Portillo likes the cleanliness of the process.

“One of the largest benefits we have is how clean we can grow plants,” Portillo says. “We don’t have to spray to keep pests away like a conventional grower. We don’t have birds flying over open fields. Our facility is completely subject to how clean the people are who work in it. And we take that very seriously. One of our highest priorities is our clean culture our emphasis on sanitation.”

One of Mardones' biggest lessons so far is how specific they get with every aspect of growing.

“We control everything from the climate, to the nutrients, to the water temperatures — everything.
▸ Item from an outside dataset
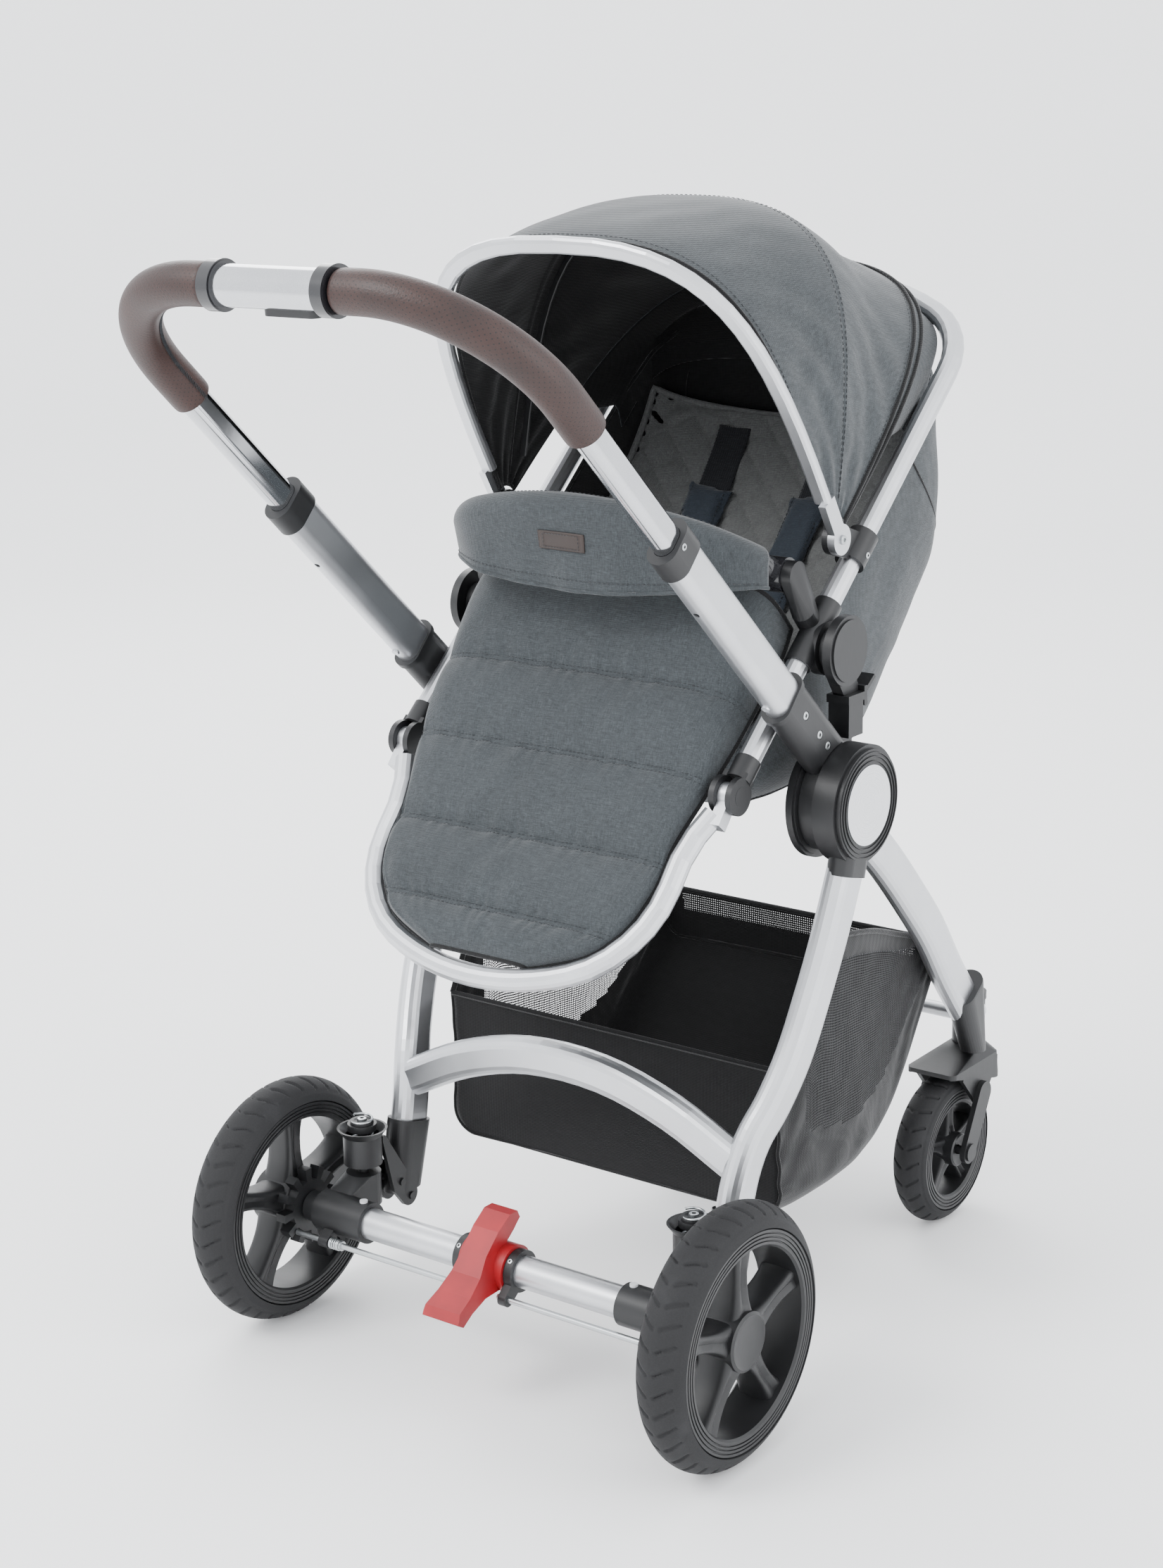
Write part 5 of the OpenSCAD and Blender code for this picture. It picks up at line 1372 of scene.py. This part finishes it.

When you’re growing outside, you’re at the mercy of whatever’s going on outdoors. But here we’re able to get so specific and really hone in on ways to optimize plant growth,” she says. “I think it would surprise anyone just how much goes into perfecting a head of lettuce here.”

For Portillo, his original perspective was from traditional agriculture, so dialing in on the ecosystem was the biggest shock.

“Rather than working against the ecosystem, you’re working with it. With our growing technology, the cups in the vines act like a small biome, like a microbiome for each plant,” Portillo says. “But then the greenhouse itself is one big ecosystem. It blew my mind in perspective to traditional agriculture which is basically land and resource management. Traditional ag is not as sustainable as it needs to be. So we’re stepping in at a very crucial time with Eden Green and our technology.”